New Tax Rule Hits SMEs

The key change, implemented on October 1st, requires all businesses with an annual turnover exceeding Rs 3 million to register for VAT, down from the previous Rs 6 million threshold.

  • This measure, part of the 2025-2026 Budget, affects approximately 7,000 SMEs.
  • The government is aiming to broaden the tax base, improve VAT collection, and generate an estimated Rs 2 billion in additional annual revenue.

Entrepreneurs are now forced to navigate increased administrative complexity, including:

  • Quarterly VAT declarations to the Mauritius Revenue Authority (MRA) instead of annual filings.
  • The need for stricter accounting and internal procedures, which represents an additional cost, especially for small structures with limited human resources.

Industry Leaders Warn of Collapse

The move has drawn sharp criticism from industry representatives, who fear it will “weaken the smallest structures.”

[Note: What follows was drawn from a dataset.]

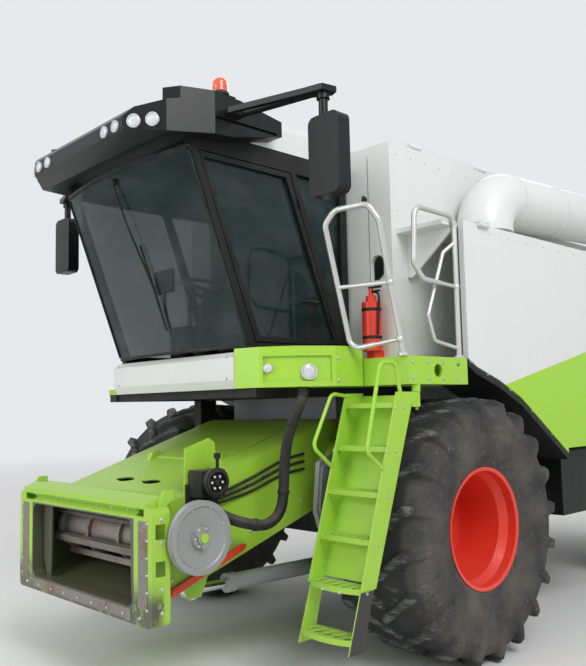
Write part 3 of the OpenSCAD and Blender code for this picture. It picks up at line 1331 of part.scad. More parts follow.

  • Ajay Beedassy, President of the SME Chamber, estimates the threshold should have been maintained at Rs 6 million. He argued that the increasing costs, including the necessity of hiring an accountant for the new quarterly returns, distract entrepreneurs from focusing on business development.
  • The SME Chamber had previously alerted authorities to the risks associated with the reduced threshold following its announcement in June.
  • Beedassy also suggested the pressure could incentivise some cash-based businesses to operate illegally to avoid the formalities.

The consequences of non-compliance are severe: a fine of up to three times the tax due and a potential prison sentence of up to eight years.

Impact Felt Immediately on the Ground

A month after the reform took effect, anecdotal evidence suggests a downturn:

  • Reduced sales and thinner profit margins are being reported by PME owners, who are being forced to raise prices, thereby alienating customers with low purchasing power.
  • A seller of sugary drinks in the capital saw sales plummet from over 400 glasses to about 20 a day after increasing the price from Rs 80 to Rs 180. He fears he will have to close his business.
  • Maya, a pâtissière in Quatre-Bornes, has had to cut her opening hours and let go of two part-time staff. She states that selling her cupcakes at Rs 85 no longer covers costs, having previously sold them at Rs 40.

Double Blow for Food Businesses

The VAT change compounds existing pressure on food-related SMEs:

  • The excise tax on sugar content has doubled since June, rising from 6 to 12 sous per gram.
  • Since October 1st, this tax has been extended to include chocolates and ice creams. This is seen by many small entrepreneurs as the “final straw.”

Uncertain Future for Entrepreneurs

The SME Chamber and affected businesses believe authorities should have consulted with stakeholders before adopting such a major fiscal decision.

Many small business owners are now dreading the year-end holidays, traditionally a busy period, fearing a disappointing drop in sales as people “tighten their belts.”